I don’t know why I am posting this, just can’t shake the feeling that I am to do it.
The best marital advice ever given to us was to consider these two words: secure & significant. Several years ago, when we were skidding through a dangerous/scary/uncertain time in our marriage, we began to go to counseling.
One of our assignments was to make a list. For Jay, a list of things I do/say (can do/can say) that make him feel significant. For me, a list of the things Jay does/says (can do/can say) to make me feel secure.
After all our (productive) sessions, here is one of the main things we came away with: my husband has permission to ask me at any time, "Are you feeling secure?" and listen to my response. If I respond with yes, he then asks, "Why? What have I done recently to make you feel secure?" If I answer no, then further conversation ensues. Sometimes I answer, "Not secure, but not insecure, either." I think women would understand what this means. And I also have permission to ask him. "Are you feeling significant?" And the same thing goes, as far as the way he answers, my responses, etc.
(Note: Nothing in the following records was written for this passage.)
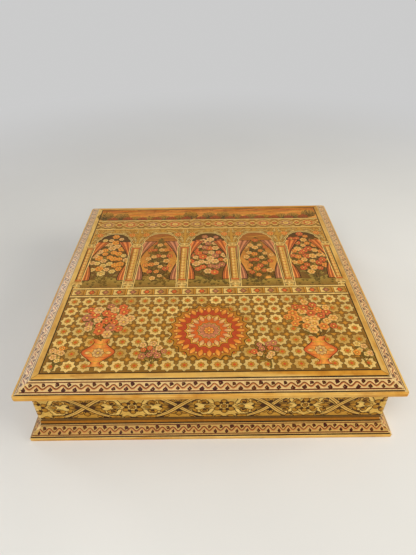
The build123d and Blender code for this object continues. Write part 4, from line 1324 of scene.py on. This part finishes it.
def curtain(sheet, bay, x, way):
    # hangs from a rod at t = 1 to a tail at t = 0, and reaches out from the column by
    # least + top * upper^1.6 + tail * sin(1.7 * lower), where upper and lower run from 0 at the tie to 1
    style, spring = curtainStyle, archStyle["spring"]
    foot = zones["arcade"][0] + style["low"]
    t, v = np.linspace(0, 1, 30), np.linspace(0, 1, 13)
    upper = np.clip((t - style["tie"]) / (1 - style["tie"]), 0, 1)
    lower = np.clip(1 - t / style["tie"], 0, 1)
    reach = style["least"] + style["top"] * upper ** 1.6 + style["tail"] * np.sin(lower * 1.7)
    y = foot + (spring + 12 - foot) * t
    outer = x + way * (archStyle["half"] + 1.0)
    fold = (0.5 + 0.5 * np.cos(v * style["folds"] * 2 * np.pi))[:, None]
    dark, pale = ("curtain", "curtainFold") if bay % 2 == 0 else ("drape", "drapeFold")
    grid = at(outer - way * reach[:, None] * v, y[:, None])
    tone = linear(garden[dark]) * (1 - fold) + linear(garden[pale]) * fold
    if way < 0:
        grid, tone = grid[:, ::-1], tone[::-1]
    layGrid(sheet, 16, grid[None], tone[None])
    for share, thick, colour in ((0.17, 0.5, "brown"), (0.5, 0.5, "brown"), (0.83, 0.5, "brown"),
                                 (1.0, 1.0, "ink")):
        ribbon(sheet, 17, at(outer - way * reach * share, y), thick, colour)
    for end in (0, -1):
        ribbon(sheet, 17, at(outer - way * reach[end] * v, y[end] + 0.3 * np.cos(v * 6 * np.pi)), 0.9, "ink")
    knot = [outer - way * 2.0, foot + (spring - zones["arcade"][0]) * style["tie"]]
    discs(sheet, 18, [knot], 3.0, "cream", "gold", spokes=12)
    leaves(sheet, 18, [knot] * 2, np.array([-1.35, -1.8]), 7.0, 2.0, "gold", "cream")


def archWall(sheet, bay, x, way):
    # the cusped rim: x = half * cos(a)^0.8 and y = spring + rise * sin(a), pulled in at each cusp; the wall
    # above it is laid in rows from the rim to the bay's edge
    style, (y0, y1) = archStyle, zones["arcade"]
    a = np.linspace(0, np.pi / 2, style["points"])
    pull = 1 - style["depth"] * (1 - np.abs(np.sin(style["cusps"] * a)))
    rim = at(style["half"] * np.cos(a) ** 0.8 * pull,
             style["spring"] + style["rise"] * np.sin(a) * (1 - 0.35 * style["depth"] * (1 - pull)))
    rows = np.stack([at(bayWide / 2, rim[:, 1]), rim], 1)
    rows = np.concatenate([rows, [[[bayWide / 2, y1], [0.0, y1]]]])
    placed = rows[::-1, ::-way] * [way, 1] + [x, 0]
    layGrid(sheet, 19, placed[None], perStroke(sheet, "plaster", 1))
    path = np.concatenate([[[style["half"], y0]], rim]) * [way, 1]
    ribbon(sheet, 21, path + [x, 0], 2.6, "cream")
    ribbon(sheet, 22, path + [x, 0], 0.75, "ink")
    ribbon(sheet, 22, path * [1.055, 1.0] + [x, 1.6], 0.5, "brown")
    # the spandrel: one rosette, leaves, stems and a ground of fine dots, mirrored on each side of every arch
    blossoms(sheet, 23, [[x + way * rosettePlace[0], rosettePlace[1]]], 4.2, 8, "coral", "orangeLight")
    out, up, angle, long, wide = np.array(spandrelLeaves).T
    leaves(sheet, 23, at(x + way * out, up), angle * way + facing(0.0, way), long, wide, "olive", "cream",
           bend=0.06 * way)
    rng = np.random.default_rng(90 + bay * 2 + (way > 0))
    u, v = rng.uniform(2, 25.5, style["dots"]), rng.uniform(52, 85, style["dots"])
    clear = (v > np.interp(u, rim[::-1, 0], rim[::-1, 1]) + 2.4) | (u > style["half"] + 2.2)
    clear &= np.hypot(u - rosettePlace[0], v - rosettePlace[1]) > 5
    discs(sheet, 20, at(x + way * u, v)[clear], 0.42, "brown", "brown", None, rings=1, spokes=6)
    for stem in spandrelStems:
        curve = bezier(*np.array(stem, float)[:, None], 16) * [way, 1] + [x, 0]
        ribbon(sheet, 21, curve, 1.3, "ink")
        ribbon(sheet, 22, curve, 0.7, "cream")


columnStyle = {"inset": 2.4, "endShaft": 4.8, "shaft": 6.4, "marks": 5.2, "leaf": (8.6, 4.2)}


def columns(sheet):
    # a shaft of three tones with marks up it, a leafed capital and a bulbous base
    style, y0, spring = columnStyle, zones["arcade"][0], archStyle["spring"]
    post = np.arange(bays + 1) * bayWide - pictureWide
    post[0] += style["inset"]
    post[-1] -= style["inset"]
    shaft = np.where((np.arange(bays + 1) % bays == 0), style["endShaft"], style["shaft"])
    high = spring + 4 - y0
    for coat, wide, colour, side in ((22, shaft + 1.0, "ink", None), (23, shaft, "goldDeep", "creamDeep"),
                                     (24, shaft * 0.5, "cream", "gold")):
        tiles(sheet, coat, at(post, y0 + high / 2), wide, high, colour, side)
    levels = np.arange(y0 + 14, spring - 6, style["marks"])
    mark = np.stack([q.ravel() for q in np.meshgrid(post, levels)], -1)
    for tilt in (0.9, -0.9):
        leaves(sheet, 25, mark, np.pi / 2 + tilt, 2.6, 1.0, "coral", "red", None, rows=4)
    for level, up in ((spring + 2.0, 1), (y0 + 8.0, -1)):
        foot, head = at(post, level - up * 4.0), at(post, level + up * 4.6)
        for tilt in (0.62, -0.62, 0.0):
            leaves(sheet, 25, foot, up * np.pi / 2 + tilt, *style["leaf"], "goldDeep", "cream")
        for coat, spot, more, thick, colour in ((26, head, 3.4, 2.2, "ink"), (27, head, 2.6, 1.4, "cream"),
                                                (27, foot, 1.6, 1.6, "coral")):
            tiles(sheet, coat, spot, shaft + more, thick, colour)


def arcade():
    ground, drapery, walls = [canvas("picture_" + name) for name in ("garden", "curtains", "arcade")]
    for bay in range(bays):
        x = (bay + 0.5) * bayWide - pictureWide
        gardenBay(ground, bay, x)
        for way in (1, -1):
            curtain(drapery, bay, x, way)
            archWall(walls, bay, x, way)
        print("bay", bay + 1, "of the arcade is painted")
    columns(walls)
    for sheet in (ground, drapery, walls):
        hang(sheet["paint"], "lid")


def aboveArcade():
    sheet = canvas("picture_frieze")
    sky(sheet)
    frieze(sheet)
    outline(sheet)
    hang(sheet["paint"], "lid")


terrace()
vases()
railing()
arcade()
aboveArcade()


def standIn(name, points, faces, material, node, body):
    # a smooth mesh, given in millimetres, that stands for a node of the frame
    mesh = bpy.data.meshes.new(name)
    mesh.from_pydata((points * mm).tolist(), [], faces)
    mesh.polygons.foreach_set("use_smooth", np.ones(len(faces), bool))
    mesh.update()
    mesh.materials.append(material)
    piece = added(name, mesh)
    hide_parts(node)
    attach(piece, body)
    return piece


# edge strips, their corners rubbed round by handling; corner radii are given from the front left one round
rubbed = {"lid": {"corners": (3.2, 2.6, 4.8, 4.6), "upper": 1.0, "lower": 0.5},
          "plinth": {"corners": (0.9, 1.1, 0.9, 0.9), "upper": 0.12, "lower": 0.5},
          "wave": 0.1, "seam": 0.1, "nearly": 0.03, "ends": 8, "calm": 6, "easing": 20, "arc": 9, "bend": 6,
          "stations": 24, "sharp": 0.6}


def quarterArc(centre, radius, start):
    # centre + radius * (cos a, sin a) over a quarter turn, run backwards
    return (centre + radius * pointing(np.radians(np.linspace(start, start + 90, rubbed["bend"]))))[::-1]


def seamsOf(node, along):
    # where a strip is cut: neighbouring points a seam's width apart, away from the strip's ends
    cut = np.empty(len(nodes[node].data.vertices) * 3)
    nodes[node].data.vertices.foreach_get("co", cut)
    s = np.unique(np.round(cut.reshape(-1, 3) @ along / mm, 2))
    here = (np.abs(np.diff(s) - rubbed["seam"]) < rubbed["nearly"]) & (np.abs(s[1:]) < s.max()
                                                                       - rubbed["ends"])
    return (s[1:][here] + s[:-1][here]) / 2


def rubbedStrip(place, quarter, body):
    # the strip's section carried along its side: d inside the face, a point keeps a corner radius
    # R = radius * (1 - d / thickness), and round the corner lies at reach - d - R + R * (sin a, cos a)
    style, side = rubbed[place], quarters[quarter]
    node = f"{place}_edge_facing_{side}"
    low, high = span(node)
    out, along = turned((0, -1, 0), quarter), turned((1, 0, 0), quarter)
    reach, inner = np.max(np.stack([low, high]) @ out), np.min(np.stack([low, high]) @ out)
    thick, tall = reach - inner, high[2] - low[2]
    lower, upper = style["lower"], style["upper"]
    section = np.concatenate([[[thick, 0.0]], [[lower * 2, 0.0]], quarterArc((lower, lower), lower, 180),
                              [[0.0, tall / 2]], quarterArc((upper, tall - upper), upper, 90),
                              [[thick, tall]]])
    d, z = section.T
    bow = 1 - d / thick
    ends = [-reach, *seamsOf(node, along), reach]
    points, faces = [], []
    for start, end in zip(ends[:-1], ends[1:]):
        rows = []
        for limit, way, corner in ((start, -1, quarter), (end, 1, (quarter + 1) % 4)):
            if abs(limit) < reach:
                rows.append(at(limit - way * rubbed["seam"] / 2, reach - d)[None])
            else:
                a = np.linspace(0, np.pi / 4, rubbed["arc"])[:, None]
                radius = np.maximum(style["corners"][corner] * bow, 0.06)
                around = at(way * (reach - d - radius + radius * np.sin(a)),
                            reach - d - radius + radius * np.cos(a))
                rows.append(around[::way])
        # between the two ends lie evenly spaced stations
        share = np.linspace(0, 1, rubbed["stations"])[1:-1, None, None]
        grid = np.concatenate([rows[0], rows[0][-1] * (1 - share) + rows[1][0] * share, rows[1]])
        s, o = grid[..., 0], grid[..., 1]
        free = np.clip((reach - rubbed["calm"] - np.abs(s)) / rubbed["easing"], 0, 1)
        worn = rubbed["wave"] * free * (0.5 + 0.5 * np.clip(drift(s, quarter + len(place), 1.0), -1, 1))
        level = z + 0.8 * worn * bow * (1 - 2 * z / tall)
        shape = s[..., None] * along + (o - worn * bow)[..., None] * out
        shape[..., 2] += level
        shape[..., 2] += low[2]
        rings, count = s.shape
        ring, k = np.mgrid[0:rings - 1, 0:count] * np.array([count, 1])[:, None, None]
        after = (k + 1) % count
        quads = np.stack([ring + k, ring + count + k, ring + count + after, ring + after], -1)
        base = sum(len(q) for q in points)
        last = base + (rings - 1) * count
        faces += (quads.reshape(-1, 4) + base).tolist()
        faces += [list(range(base, base + count)), list(range(last, last + count))[::-1]]
        points.append(shape.reshape(-1, 3))
    piece = standIn(f"{place}_edge_rubbed_{side}", np.concatenate(points), faces, plainAmber[quarter % 2],
                    node, body)
    piece.data.set_sharp_from_angle(angle=rubbed["sharp"])


# the linings: card covered with velvet, crowned and rounded at its edges, and the cloth under the base
padShape = {"edge": 0.6, "crown": 0.14, "pull": 0.08, "crease": 0.06, "ripple": 3.1, "fades": (5, 14),
            "steps": 46, "inset": 2.2}
clothShape = {"thick": 0.7, "wave": 0.04, "steps": 60, "trim": 0.2, "ragged": 0.12, "sunk": 0.4}


def liningPad(node, axis, way, body, seed):
    # height = thickness * sqrt(1 - (1 - d / edge)^2) within the rounded edge, where d is the distance to the
    # nearest side; the middle stands a crown higher, and each side is pulled in a little between its corners
    pad = padShape
    low, high = span(node)
    flat = [i for i in range(3) if i != axis]
    half, middle = (high - low)[flat] / 2, ((high + low) / 2)[flat]
    near = pad["edge"] * (1 - np.cos(np.linspace(0, np.pi / 2, 6)))
    marks = [np.concatenate([near, np.linspace(pad["inset"], 2 * h - pad["inset"], pad["steps"]),
                             2 * h - near[::-1]]) - h for h in half]
    u, v = np.meshgrid(*marks, indexing="ij")
    besideU, besideV = half[0] - np.abs(u), half[1] - np.abs(v)
    apart = np.minimum(besideU, besideV)
    rounded = np.sqrt(1 - (1 - np.clip(apart / pad["edge"], 0, 1)) ** 2)
    bulgeU, bulgeV = 1 - (u / half[0]) ** 2, 1 - (v / half[1]) ** 2
    inwards, fromCorner = pad["fades"]
    crease = np.exp(-apart / inwards) * np.sin((u + v) / pad["ripple"] + seed)
    crease *= np.exp(-np.hypot(besideU, besideV) / fromCorner)
    sunk = pad["crown"] * (1 - bulgeU * bulgeV)
    height = rounded * ((high - low)[axis] - sunk - pad["crease"] * (1 + crease) / 2)
    sheets = []
    for level in (height, np.zeros_like(height)):
        points = np.zeros((*u.shape, 3))
        points[..., flat[0]] = u * (1 - pad["pull"] / half[0] * bulgeV) + middle[0]
        points[..., flat[1]] = v * (1 - pad["pull"] / half[1] * bulgeU) + middle[1]
        points[..., axis] = (low if way > 0 else high)[axis] + way * level
        sheets.append(points.reshape(-1, 3))
    quads = quadsOf(*u.shape)
    outwards = (1 if axis != 1 else -1) * way > 0
    front, rear = (quads, quads[:, ::-1]) if outwards else (quads[:, ::-1], quads)
    faces = np.concatenate([front, rear + u.size])
    points, same = np.unique(np.round(np.concatenate(sheets), 5), axis=0, return_inverse=True)
    piece = standIn(node + "_velvet", points, same.ravel()[faces].tolist(), velvet, node, body)


def baseCloth():
    # one sheet glued under the base: height = wave * sin(9 * u + 1) * cos(7 * v), with an uneven cut edge
    cloth = clothShape
    low, high = span("base_cloth")
    half = (high[0] - low[0]) / 2
    s = np.linspace(-1, 1, cloth["steps"])
    u, v = np.meshgrid(s, s, indexing="ij")
    uneven = cloth["ragged"] * ((np.abs(u) == 1) * np.sin(v * 71) + (np.abs(v) == 1) * np.sin(u * 67))
    wide = half - cloth["trim"] - np.abs(uneven)
    z = high[2] - cloth["sunk"] + cloth["wave"] * np.sin(u * 9 + 1) * np.cos(v * 7)
    piece = standIn("base_baize", np.stack([u * wide, v * wide, z], -1).reshape(-1, 3),
                    quadsOf(*u.shape).tolist(), baize, "base_cloth", "box_body")
    solid = piece.modifiers.new("thickness", "SOLIDIFY")
    solid.thickness = cloth["thick"] * mm
    solid.offset = 0.0


for quarter in range(4):
    rubbedStrip("lid", quarter, "lid")
    rubbedStrip("plinth", quarter, "box_body")
print("edge strips are made")
liningPad("floor_lining", 2, 1, "box_body", 1)
liningPad("lid_lining", 2, -1, "lid", 2)
for turn, (axis, way) in enumerate(((1, 1), (0, -1), (1, -1), (0, 1))):
    liningPad(f"wall_lining_{quarters[turn]}", axis, way, "box_body", 3 + turn)
baseCloth()
print("linings and base cloth are made")
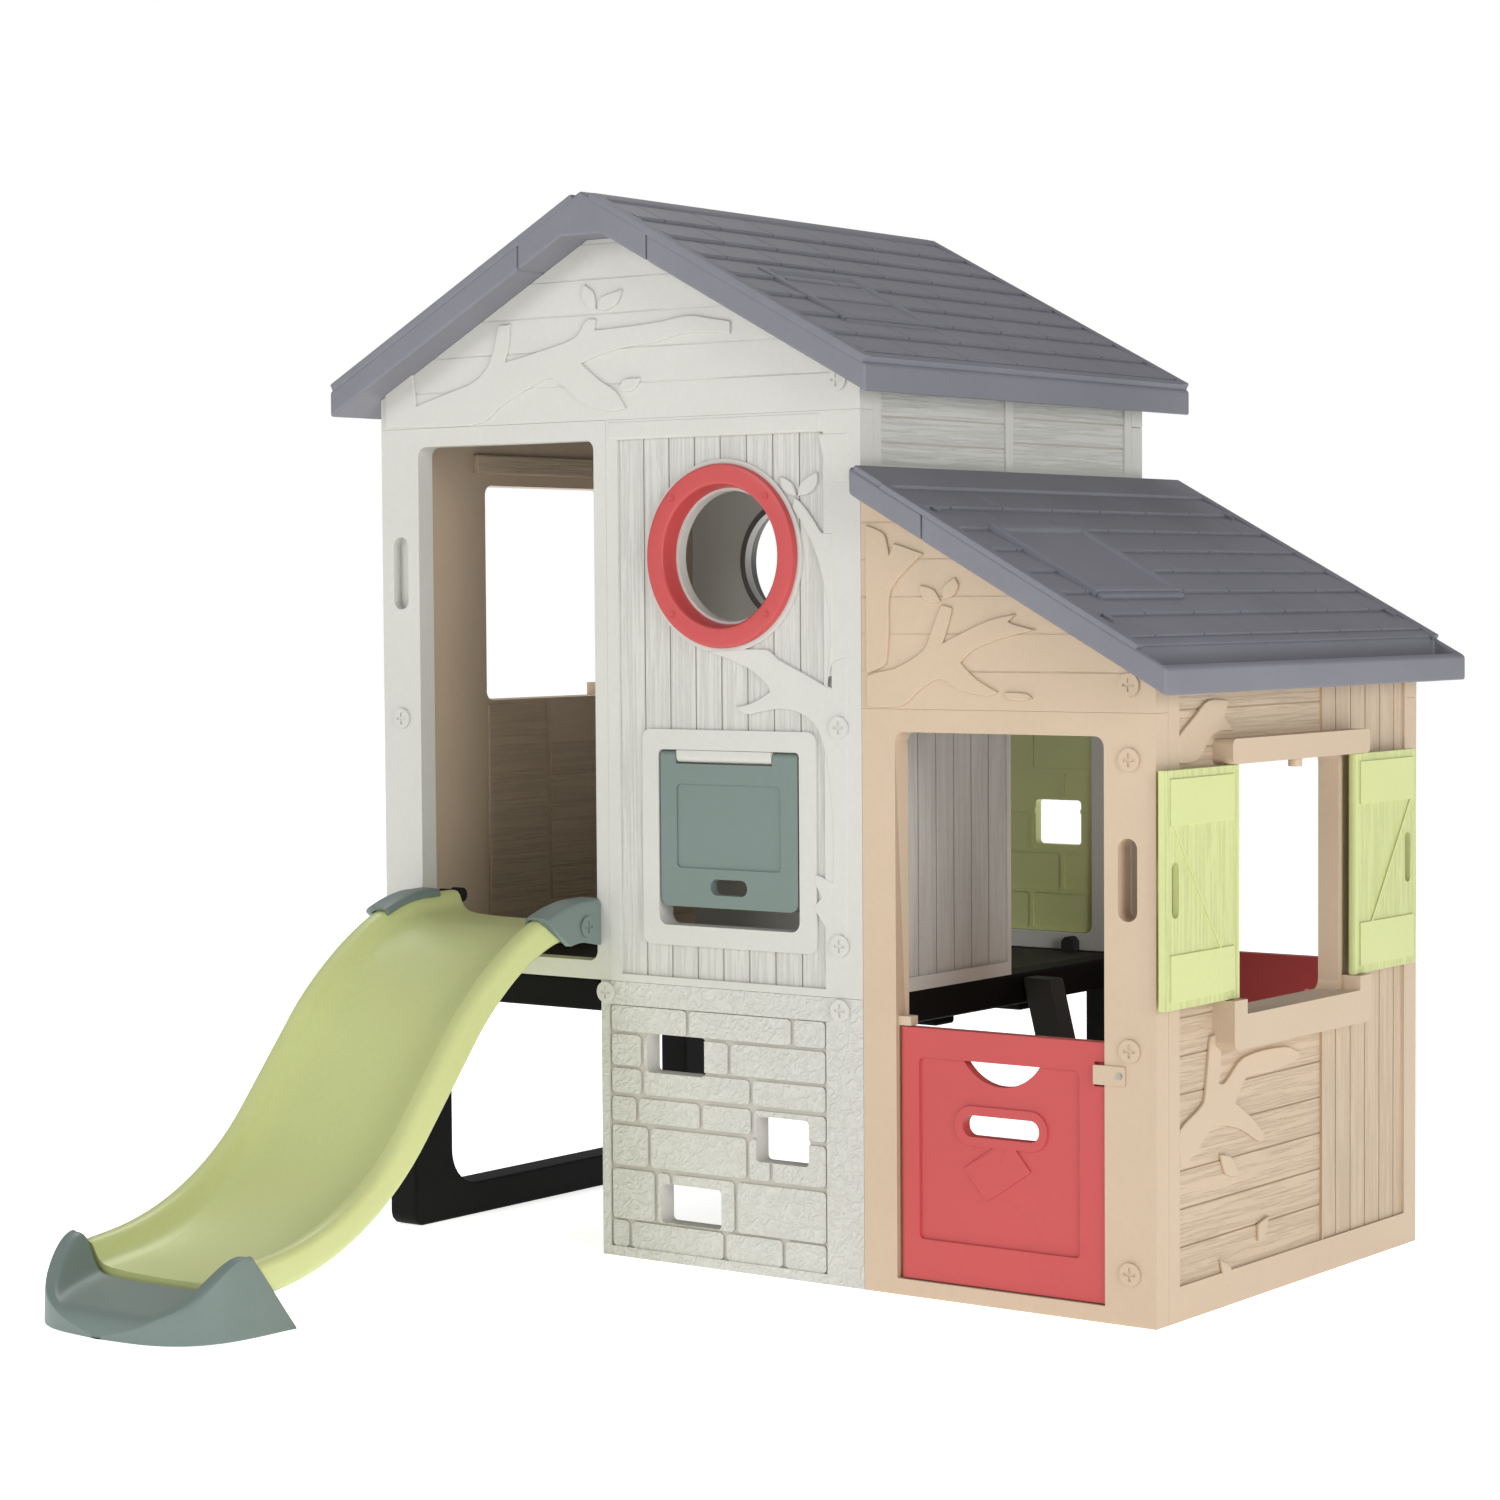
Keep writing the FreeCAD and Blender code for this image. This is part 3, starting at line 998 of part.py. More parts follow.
def slide_caps():
    caps = []
    for side in (-1, 1):
        face = SLIDE_CENTRE + side * (SLIDE_WIDTH / 2 + FIT + BRACKET_THICKNESS)
        caps.append(cap_screw("yz", -2.2 * SCREW_RADIUS, SLIDE_RIM_Z, face, side))
    return Part.makeCompound(caps)


def wall_clips():
    """Two tube clips on the inner face of the left wall."""
    x = LEFT + WALL + FIT
    z = PANEL_FOOT + HATCH_SILL + CLIP_RADIUS
    clips = [rod("yz", WALL + 5 * CLIP_RADIUS + 2.6 * CLIP_RADIUS * step, z, x, x + CLIP_LENGTH, CLIP_RADIUS)
             for step in range(2)]
    return Part.makeCompound(clips)


def deck_lug():
    """The bolted lug at the foot of the rear barrier."""
    x = -HATCH_RIGHT
    y1 = DEPTH - WALL - FIT
    base = block(x - CLIP_RADIUS, y1 - CLIP_LENGTH, DECK_TOP + FIT, x + CLIP_RADIUS, y1, DECK_TOP + CLIP_RADIUS)
    ear = rod("xz", x, DECK_TOP + CLIP_RADIUS, y1 - CLIP_LENGTH, y1, CLIP_RADIUS)
    return base.fuse(ear)


# ---------------------------------------------------------------- the whole house
def build():
    nodes = {"left_leg_frame": left_leg_frame(), "right_rear_post": right_rear_post(),
             "stone_panel": stone_panel()}
    nodes.update(beams())
    nodes.update(deck())

    nodes["front_door_panel"] = door_panel()
    nodes["front_window_panel"] = window_panel(True)
    nodes["rear_door_panel"] = turned_to_rear(door_panel(), MIDDLE)
    nodes["rear_window_panel"] = turned_to_rear(window_panel(False), MIDDLE)
    nodes["front_window_ring"] = window_ring()
    nodes["rear_window_ring"] = turned_to_rear(window_ring(), MIDDLE)
    nodes["front_gable"] = gable()
    nodes["rear_gable"] = turned_to_rear(gable(), MIDDLE)
    nodes["left_wall"] = left_wall()
    nodes["right_wall_panel"] = right_wall_panel()
    nodes["right_wall_header"] = right_wall_header()
    nodes["rear_barrier"] = barrier()
    nodes["hatch_hinge_bar"] = hatch_hinge_bar()
    nodes["hatch_flap"] = hatch_flap()

    nodes["slide_chute"] = slide_chute()
    nodes["slide_foot"] = slide_foot()
    nodes["slide_bracket_left"] = slide_bracket(-1)
    nodes["slide_bracket_right"] = slide_bracket(1)

    nodes["roof_left"] = roof_panel(-1)
    nodes["roof_right"] = roof_panel(1)
    nodes["roof_ridge"] = roof_ridge()

    nodes["ext_front_wall"] = door_lugs(ext_front_wall())
    nodes["ext_rear_wall"] = turned_to_rear(ext_front_wall(), RIGHT / 2)
    nodes["ext_right_wall"] = ext_right_wall()
    nodes["ext_front_gable"] = ext_gable()
    nodes["ext_rear_gable"] = ext_gable().translated(vector(0, DEPTH - WALL, 0))
    nodes["lean_top_strip"] = lean_top_strip()
    nodes["lean_roof"] = lean_roof()
    nodes["half_door"] = half_door()
    nodes["door_catch"] = door_catch()
    nodes["catch_screw"] = catch_screw()
    nodes["rear_play_panel"] = play_panel()
    nodes["shutter_front"] = shutter(-1)
    nodes["shutter_rear"] = shutter(1)
    nodes["window_knob"] = window_knob()
    nodes.update(ladder())

    nodes["screws_tower_front"] = caps_on_front(front_screws())
    nodes["screws_tower_rear"] = turned_to_rear(caps_on_front(front_screws()[:5]), MIDDLE)
    nodes["screws_ext_front"] = caps_on_front(ext_screws())
    nodes["screws_ext_rear"] = turned_to_rear(caps_on_front(ext_screws()[1:]), RIGHT / 2)
    nodes["screws_slide"] = slide_caps()
    nodes["wall_clips"] = wall_clips()
    nodes["deck_lug"] = deck_lug()
    return nodes


def main():
    os.makedirs("parts", exist_ok=True)
    for name, shape in build().items():
        shape.translate(SHIFT)
        if not shape.isValid():
            print("not valid:", name)
        shape.exportStep("parts/%s.step" % name)
        print("%-22s %3d solids  volume %.0f" % (name, len(shape.Solids), shape.Volume))
    print("shift", SHIFT)


main()
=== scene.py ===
"""A plastic garden playhouse on a raised deck, with a slide, a side cabin, a half door, a hatch and shutters."""

import json
import math

import bmesh
import bpy
from bpy.props import FloatProperty, FloatVectorProperty, IntProperty, PointerProperty
from mathutils import Matrix, Vector

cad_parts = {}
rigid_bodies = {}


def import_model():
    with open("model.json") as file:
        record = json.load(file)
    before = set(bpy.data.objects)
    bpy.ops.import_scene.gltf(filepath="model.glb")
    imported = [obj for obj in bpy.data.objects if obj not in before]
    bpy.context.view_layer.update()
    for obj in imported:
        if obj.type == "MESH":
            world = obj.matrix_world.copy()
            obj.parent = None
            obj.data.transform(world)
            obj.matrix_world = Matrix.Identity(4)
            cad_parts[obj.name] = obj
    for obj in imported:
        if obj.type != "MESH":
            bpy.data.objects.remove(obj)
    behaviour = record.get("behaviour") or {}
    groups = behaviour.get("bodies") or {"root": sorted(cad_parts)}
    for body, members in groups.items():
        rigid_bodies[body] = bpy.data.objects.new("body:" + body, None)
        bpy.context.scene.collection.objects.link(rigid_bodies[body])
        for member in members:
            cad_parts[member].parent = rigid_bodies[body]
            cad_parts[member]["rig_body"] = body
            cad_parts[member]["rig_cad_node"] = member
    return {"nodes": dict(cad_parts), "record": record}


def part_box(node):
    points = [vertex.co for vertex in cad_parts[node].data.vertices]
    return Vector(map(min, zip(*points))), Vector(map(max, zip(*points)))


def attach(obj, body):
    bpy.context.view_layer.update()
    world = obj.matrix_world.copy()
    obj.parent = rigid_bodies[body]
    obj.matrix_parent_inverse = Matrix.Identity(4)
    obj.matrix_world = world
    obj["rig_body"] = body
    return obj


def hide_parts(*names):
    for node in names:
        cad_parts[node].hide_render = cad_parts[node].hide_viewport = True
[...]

Our counselor told us that the #1 thing a wife needs from her man is to feel secure (in her relationship with him - understanding that he cannot fulfill her every need, that comes from her relationship with Christ. But that it is his responsibility to be sure that he does his part to help her feel secure in their relationship. That is one way I got into trouble – I expected Jay to fulfill me. What I did not realize at the time, was that I was setting myself up for disappointment, and setting him up for failure.)
And he also said that the #1 need a guy has from his woman, is to feel significant. He (counselor) said, the world can beat up my man, his job can drag him down, etc. but if he knows that I am proud of him, I respect him & am with him 100%, he will know that he can handle it all, with his woman right there with him.
I hope someone benefits from these words. We continue to, years after we first heard them.